Rui Tavares tem andado a escrever uma série de artigos no Público, subordinados ao título genérico “Uma refundação democrática?”. O “volume” de hoje é sobre a União Europeia e deixou-me de boca aberta.
Embora eu não tenha nenhum telemóvel com fichas dos políticos e outras personalidades que por aí andam, tenho ideias gerais sobre certas pessoas com intervenção no espaço público. Considero Rui Tavares um deputado europeu honesto e uma pessoa em geral sensata, sem que esta minha opinião seja melindrada pelas vezes em que discordo dele. Esta consideração suave, que é quase o máximo que consigo dar a “pessoas públicas”, hoje tremeu com a sua ideia para a refundação democrática da Europa.
Basicamente, o que Rui Tavares propõe é que o embaixador que chefia a Representação Permanente de Portugal junto da União Europeia (REPER) passe a ser eleito pelos portugueses, como são eleitos os deputados europeus. A sua justificação radica numa teoria sobre o papel do Conselho (órgão que reúne os governos dos Estados Membros) nas instituições comunitárias. Como, no Parlamento Europeu, os países populosos têm muito mais deputados do que os países pequenos (o que está certo), encontra-se uma compensação numa espécie de “Câmara Alta”, um Senado, onde a representação é estadual e tendencialmente igualitária. Actualmente, o Conselho é uma espécie de Senado da UE, mas dominado pelos governos. Então, avança Tavares, o REPER deveria passar a ser eleito pelos portugueses – um avanço político que este deputado europeu compara à eleição dos senadores americanos directamente pelos eleitorados estaduais e não indirectamente pelos parlamentos de cada Estado federado.
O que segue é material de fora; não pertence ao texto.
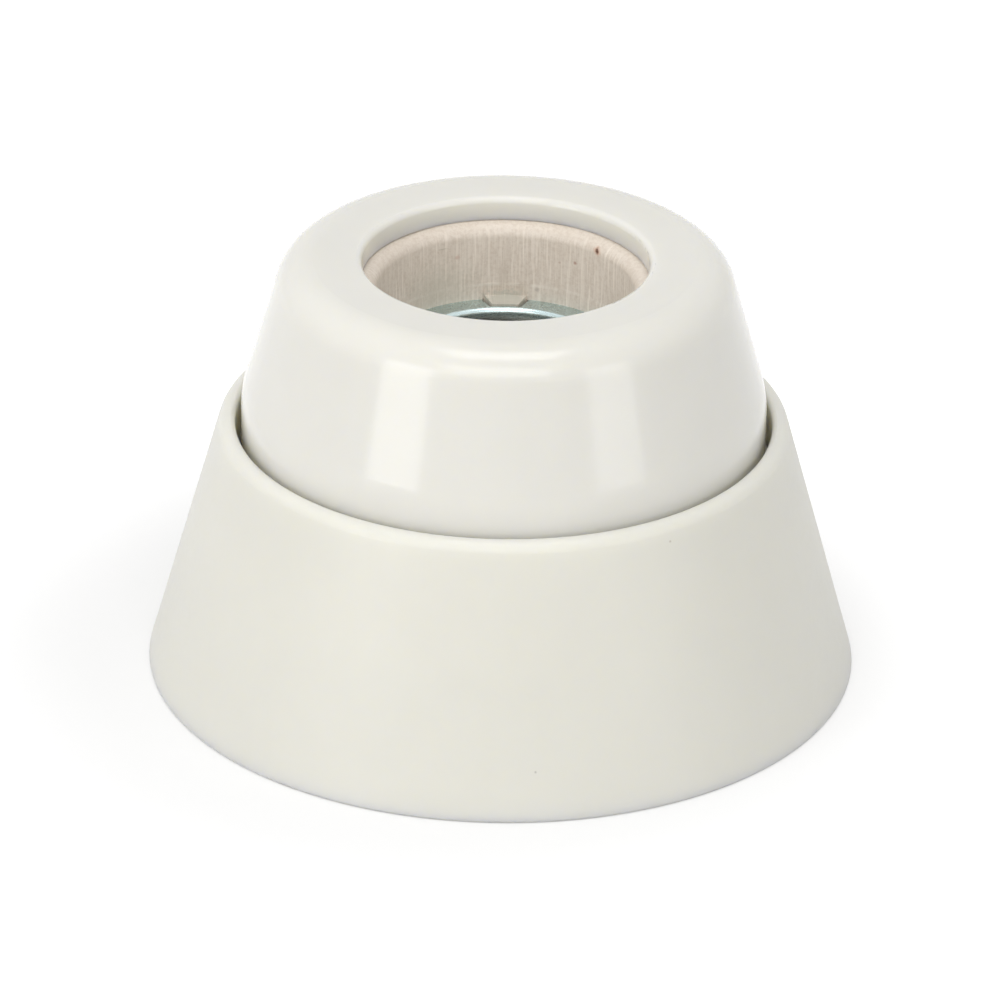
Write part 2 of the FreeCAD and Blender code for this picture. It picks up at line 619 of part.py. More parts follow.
def make_terminal(label, side):
    """Brass block on its strap, with a wire hole and a hole for the screw."""
    body = new_body(label)
    sign = "" if side > 0 else "-1 * "
    foot = new_sketch(body, label + "_outline", "XY_Plane", "strap_z")
    draw_rectangle(foot, "-block_w / 2", "block_w / 2",
                   sign + "block_in_y", sign + "block_out_y")
    extrude(body, label + "_block", foot, "block_h")
    wire = new_sketch(body, label + "_wire_outline", "XZ_Plane")
    draw_circle(wire, "0", "wire_z", "wire_r")
    extrude(body, label + "_wire_hole", wire, "2 * deck_r", "Pocket", both=True)
    top = new_sketch(body, label + "_screw_outline", "XY_Plane", "block_z")
    draw_circle(top, "0", sign + "block_y", "hole_r")
    extrude(body, label + "_screw_hole", top, "block_z - wire_z", "Pocket")
    return body


def draw_screw(body, name, x, y, tip_z, seat, shank, head, high, slit, slit_deep):
    """Cheese-head screw along Z at x, y, its head's underside at height seat."""
    low = new_sketch(body, name + "_shank_outline", "XY_Plane", tip_z)
    draw_circle(low, x, y, shank)
    stem = extrude(body, name + "_shank", low, "( %s ) - ( %s )" % (seat, tip_z))
    top = new_sketch(body, name + "_head_outline", "XY_Plane", seat)
    draw_circle(top, x, y, head)
    cheese = extrude(body, name + "_head", top, high)
    cut = new_sketch(body, name + "_slit_outline", "XY_Plane", "%s + %s" % (seat, high))
    draw_rectangle(cut, "%s - %s - bite" % (x, head), "%s + %s + bite" % (x, head),
                   "%s - %s / 2" % (y, slit), "%s + %s / 2" % (y, slit))
    slot = extrude(body, name + "_slit", cut, slit_deep, "Pocket")
    return [stem, cheese, slot]


def make_small_screw(label, y, seat, tip_z):
    """One M3 screw of the insert."""
    body = new_body(label)
    draw_screw(body, label, "0", y, tip_z, seat,
               "screw_r", "head_r", "head_h", "slit_w", "slit_d")
    return body


def make_pair(label, features_of):
    """A piece that comes twice, half a turn apart about Z."""
    body = new_body(label)
    body.AllowCompound = True
    repeat(body, label + "_pair", features_of(body))
    return body


def terminal_screw(body):
    """Clamping screw of a terminal."""
    return draw_screw(body, "terminal", "0", "block_y", "wire_z + wire_gap",
                      "block_z + terminal_lift",
                      "screw_r", "head_r", "head_h", "slit_w", "slit_d")


def insert_screw(body):
    """Screw that holds the insulator on its boss."""
    return draw_screw(body, "insert", "insert_x", "insert_x",
                      "deck_z + washer_t - insert_l", "deck_z + washer_t",
                      "insert_r", "insert_head_r", "insert_head_h",
                      "insert_slit_w", "insert_slit_d")


def insert_washer(body):
    """Washer between insert screw and porcelain."""
    outline = new_sketch(body, "washer_outline", "XY_Plane", "deck_z")
    draw_circle(outline, "insert_x", "insert_x", "washer_r")
    draw_circle(outline, "insert_x", "insert_x", "insert_hole_r")
    return [extrude(body, "washer", outline, "washer_t")]


def base_bush(body):
    """Threaded brass bush in a boss."""
    outline = new_sketch(body, "bush_outline", "XY_Plane", "seat_z - bush_l")
    draw_circle(outline, "insert_x", "insert_x", "bush_r")
    draw_circle(outline, "insert_x", "insert_x", "bush_hole_r")
    return [extrude(body, "bush", outline, "bush_l")]


# --------------------------------------------------------------------- the assembly

pieces = [
    make_base_housing(),
    make_cap(),
    make_guard_ring(),
    make_insulator(),
    make_screw_shell(),
    make_centre_contact(),
    make_strap("side_strap", "shell_screw_y", -1),
    make_strap("centre_strap", "contact_screw_y", 1),
    make_terminal("side_terminal", -1),
    make_terminal("centre_terminal", 1),
    make_small_screw("shell_screw", "-shell_screw_y", "shell_z + sheet_t",
                     "strap_low_z - tip_out"),
    make_small_screw("contact_screw", "contact_screw_y", "pan_z + leaf_t",
                     "strap_low_z - tip_out"),
    make_pair("terminal_screws", terminal_screw),
    make_pair("insert_screws", insert_screw),
    make_pair("insert_washers", insert_washer),
    make_pair("base_bushes", base_bush),
]
doc.recompute()

for item in doc.Objects:
    if {"Invalid", "Error"} & set(item.State):
        raise RuntimeError("%s did not build: %s" % (item.Label, item.State))

os.makedirs("parts", exist_ok=True)
for body in pieces:
    shape = body.Shape
    if shape.isNull() or not shape.isValid():
        raise RuntimeError("%s has no sound shape" % body.Label)
    shape.exportStep("parts/%s.step" % body.Label)
    print("%-16s %d solid(s) %9.1f mm3" % (body.Label, len(shape.Solids), shape.Volume))
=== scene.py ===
# %% [markdown]
# # A batten lamp holder, finished in Blender
# The real thing is a cone of moulded thermoset with a cap screwed into it, a porcelain
# ring and a zinc-plated screw shell for an E27 lamp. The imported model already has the
# right shapes and sizes, so this lesson only adds what the solids leave out: rolled
# threads, softened edges, and the finish of each material. Lengths are in metres, as
# Blender has them, and MM turns millimetres into metres.

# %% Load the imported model
import json
import math
import bpy
from mathutils import Matrix, Vector, noise

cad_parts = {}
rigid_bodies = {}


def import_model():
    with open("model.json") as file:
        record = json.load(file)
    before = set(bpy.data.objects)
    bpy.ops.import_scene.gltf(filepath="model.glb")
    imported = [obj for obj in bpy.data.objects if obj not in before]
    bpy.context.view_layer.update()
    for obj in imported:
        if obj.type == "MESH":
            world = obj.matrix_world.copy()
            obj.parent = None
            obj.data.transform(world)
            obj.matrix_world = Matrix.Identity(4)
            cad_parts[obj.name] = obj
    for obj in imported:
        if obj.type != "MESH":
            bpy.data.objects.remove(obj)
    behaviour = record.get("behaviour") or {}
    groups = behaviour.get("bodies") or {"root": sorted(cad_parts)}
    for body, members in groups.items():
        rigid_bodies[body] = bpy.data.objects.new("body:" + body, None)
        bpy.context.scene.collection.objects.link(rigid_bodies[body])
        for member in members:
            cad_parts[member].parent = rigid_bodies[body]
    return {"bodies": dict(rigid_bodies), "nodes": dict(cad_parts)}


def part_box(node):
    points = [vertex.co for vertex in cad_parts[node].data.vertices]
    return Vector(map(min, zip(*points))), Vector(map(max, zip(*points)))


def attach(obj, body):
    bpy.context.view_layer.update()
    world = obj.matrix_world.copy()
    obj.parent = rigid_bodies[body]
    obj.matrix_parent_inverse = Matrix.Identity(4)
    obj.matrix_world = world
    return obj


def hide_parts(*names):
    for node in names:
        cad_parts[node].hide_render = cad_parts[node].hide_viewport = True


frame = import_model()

MM = 0.001
nodes = frame["nodes"]


ours = set(nodes.values()) | set(frame["bodies"].values())
for stray in [o for o in bpy.data.objects if o not in ours and o.type in
              ("MESH", "LIGHT", "CAMERA") and not o.parent]:
    bpy.data.objects.remove(stray)
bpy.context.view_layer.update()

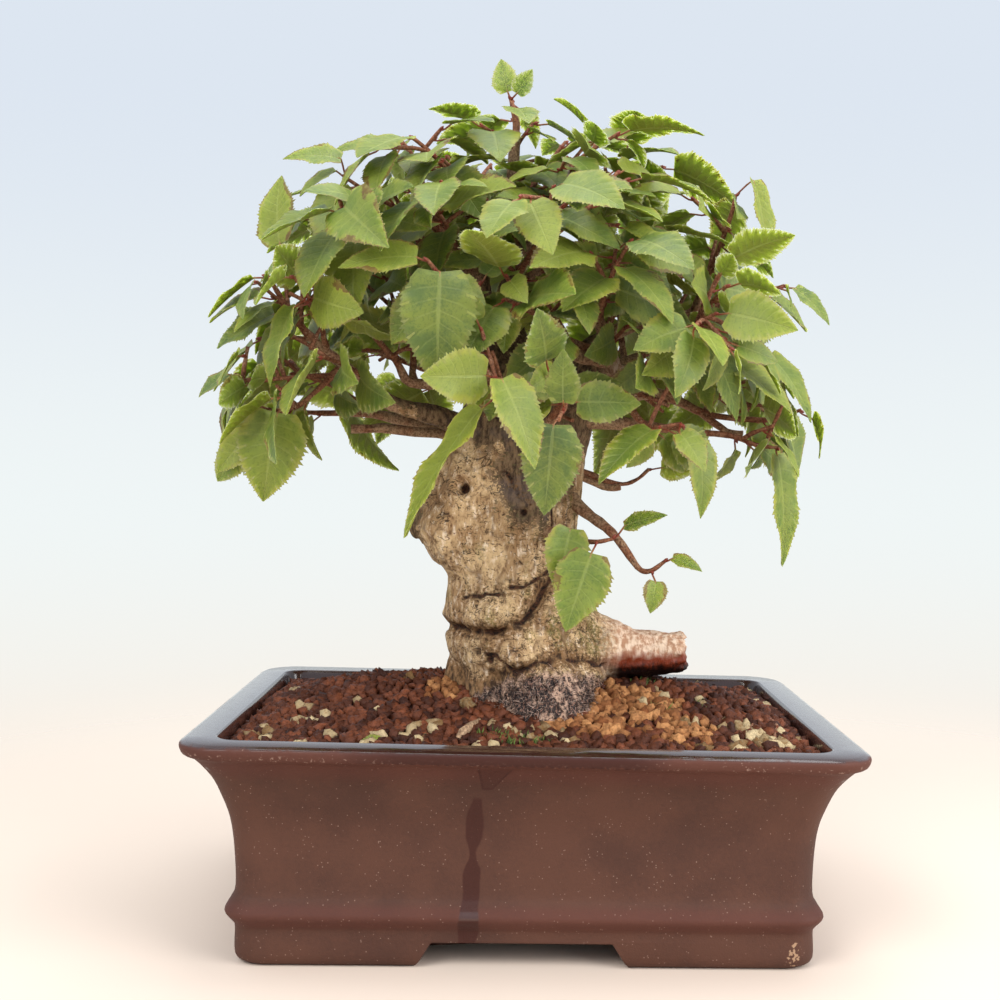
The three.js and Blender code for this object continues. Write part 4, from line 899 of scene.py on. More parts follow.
def inner_half(z):
    """Half-length of the inner wall at a height"""
    heights = [wall[0] for wall in reversed(INNER_WALL)]
    halves = [wall[1] for wall in reversed(INNER_WALL)]
    return float(np.interp(z, heights, halves))


def soil_rings(inset, drop, steps):
    """Rings over the soil from the wall to the middle, and the number of points in each"""
    half = inner_half(SOIL_EDGE) - inset
    edge = pot_ring(SOIL_EDGE, half, corner_at(half) - INNER_CORNER_LESS, *SOIL_STEPS)
    points = []
    for step in range(steps):
        share = 1 - step / steps
        points += [(x * share, y * share, soil_top(x * share, y * share) - drop) for x, y, _ in edge]
    return points, len(edge)


def make_bed(material):
    """The soil's body under its grains"""
    points, count = soil_rings(GAP, BED_DROP, BED_RINGS)
    walls = []
    for z in (FLOOR_TOP + GAP, *BED_LEVELS):
        half = inner_half(z) - GAP
        walls += pot_ring(z, half, corner_at(half) - INNER_CORNER_LESS, *SOIL_STEPS)
    points = np.array(walls + points)
    for point in points[len(walls) :]:
        point[2] += 0.8 * noise.noise(Vector(point / 4))
    shape = Shape()
    shape.add(slanted(points), loft_faces(len(points) // count, count))
    return shape.piece("soil_bed", [material])


def spot_share(x, y, spots):
    """How much a place belongs to the nearest of some spots"""
    return max(max(0.0, 1 - (math.hypot(x - sx, y - sy) / reach) ** 2) for sx, sy, reach in spots)


def make_ground(name):
    """The surface that grains or moss are strewn on, marked with what lies where"""
    points, count = soil_rings(GROUND_INSET, GROUND_DROP, GROUND_RINGS)
    points = slanted(points)
    faces = loft_faces(len(points) // count, count)[:-2]
    shape = Shape()
    places = [(p[0], p[1]) for p in points]
    front = [1.0 if y < 0 else 0.4 for _, y in places]
    marks = {
        "pumice": [0.5 * spot_share(x, y, PUMICE_SPOTS) + 0.01 for x, y in places],
        "dry": [spot_share(x, y, DRY_SPOTS) * f for (x, y), f in zip(places, front)],
        "moss": [spot_share(x, y, MOSS_SPOTS) for x, y in places],
    }
    shape.add(points, faces, **marks)
    return shape.piece(name, [])


def open_tree(name, *labels):
    """Geometry nodes with a surface, some lengths and a seed as inputs, and a wire from each input"""
    tree = bpy.data.node_groups.new(name, "GeometryNodeTree")
    kinds = {"Geometry": "Geometry", **dict.fromkeys(labels, "Float"), "Seed": "Int"}
    for label, kind in kinds.items():
        tree.interface.new_socket(label, in_out="INPUT", socket_type=f"NodeSocket{kind}")
    tree.interface.new_socket("Geometry", in_out="OUTPUT", socket_type="NodeSocketGeometry")
    bench = Bench(tree)
    given = tree.nodes.new("NodeGroupInput")
    return bench, [Wire(bench, given.outputs[label]) for label in kinds]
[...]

Segundo Tavares, assim se dava um passo para transformar o Conselho num Senado eleito.
Confesso que me espanta que uma pessoa como Rui Tavares possa escrever isto. Fundamentalmente por ser uma colossal demonstração de ignorância. Quem representa Portugal nesse tal “Senado” (Conselho e Conselho Europeu) não é o embaixador REPER: são os ministros e o primeiro-ministro. O REPER é um funcionário: um alto funcionário, mas um funcionário. O REPER serve a política do seu país, tal como definida pelo governo do momento, seguindo as respectivas instruções. Qualquer proposta sobre a transformação do Conselho na Câmara Alta do Parlamento Europeu, além de estar muito longe de ser nova, só pode incidir sobre os políticos que aí representam alguma coisa, não sobre funcionários. Esta confusão, lamento dizê-lo quando está em causa Rui Tavares, é colocar a ignorância ao serviço de uma proposta popularucha.
Para levar o que Rui Tavares propõe às suas últimas consequências, os portugueses deveriam eleger, suponho que por voto directo, o embaixador chefe da missão de Portugal junto da ONU, já que ninguém duvida que ele anda por lá perto de quem manda. Ou, ainda, os portugueses deveriam eleger o director-geral de impostos, já que o seu cargo é tão importante para a nossa vida. Não, Rui Tavares, a política democrática não se faz com tiro ao alvo contra os “burocratas” que servem o país, gostemos ou não gostemos deles. O tiro ao alvo contra a diplomacia pode servir os instintos básicos dos que têm uma concepção caseira da política democrática, mas não tem nada a ver com uma refundação democrática. Cavar na ignorância é, pelo contrário, uma verdadeira “afundação” da democracia.